On remarquera aisément que les questions économiques ne sont pas à l’ordre du jour de la visite ou elles n’ont pas encore été bien préparées par les deux parties et donc elles ne peuvent pas faire l’objet d’annonces.

Il est vrai que l’économique et l’investissement en particulier sont très influencés par la stabilité institutionnelle et législative d’un pays, les relations de confiance entre partenaires, c’est ce qui permet de s’engager sur le long terme. Et si cette visite apporte un tant soit peu sur ce registre, c’est déjà un succès.
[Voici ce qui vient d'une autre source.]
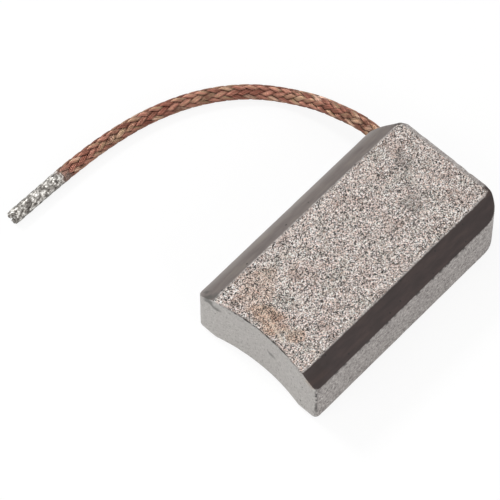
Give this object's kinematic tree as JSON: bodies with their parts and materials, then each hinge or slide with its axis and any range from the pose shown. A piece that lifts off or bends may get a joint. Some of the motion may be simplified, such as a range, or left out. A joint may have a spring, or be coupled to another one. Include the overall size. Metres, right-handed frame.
{
  "type": "carbon brush",
  "caption": "Metal-graphite motor brush block with chamfered edges, a hollow-ground contact end, and a braided copper shunt lead with a tinned tip.",
  "frame": {"origin": "middle of the block's plain wide face, which it lies on", "axes": "+X along the block from the commutator end to the spring end, +Y towards the side that the shunt leaves, +Z through the thickness"},
  "size_m": [0.0409, 0.0485, 0.0098],
  "materials": {
    "metal_graphite": "pressed metal-graphite, dull, with bright and dark grains on the chamfered wide face",
    "copper_braid": "bare copper wire, fine, braided, slightly tarnished",
    "solder": "bright tin-lead solder soaked into the braid"
  },
  "bodies": {
    "root": {"carbon_block": "metal_graphite", "shunt_root": "copper_braid", "shunt_cord": "copper_braid", "tinned_end": "solder"}
  },
  "joints": []
}
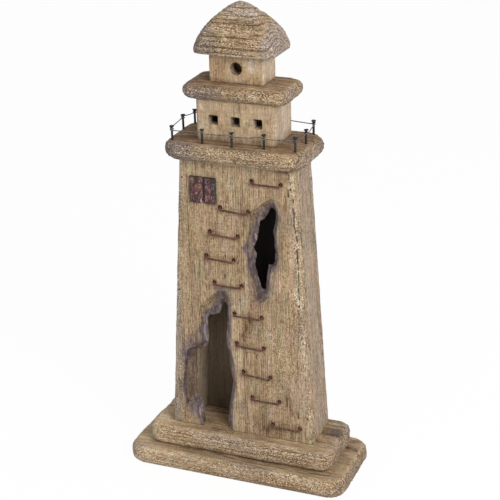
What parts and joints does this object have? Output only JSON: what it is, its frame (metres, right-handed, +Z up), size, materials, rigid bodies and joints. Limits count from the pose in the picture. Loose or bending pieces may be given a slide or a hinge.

Il y a donc des problèmes objectifs qu’il faut traiter avec le maximum d’objectivité et sérénité si l’on veut dépasser les relations économiques d’aujourd’hui tournées vers le commerce de l’énergie et du blé pour parer au plus urgent : sécurité alimentaire pour l’Algérie et sécurité énergétique pour la France. Les conditions objectives, les opportunités, les enjeux et les nécessités de recomposition imposent de faire mieux. Les Etats n’ont pas d’amis, ils ont des intérêts. L’Accord d’amitié et de bon voisinage avec l’Espagne (2002) est là pour confirmer cette règle.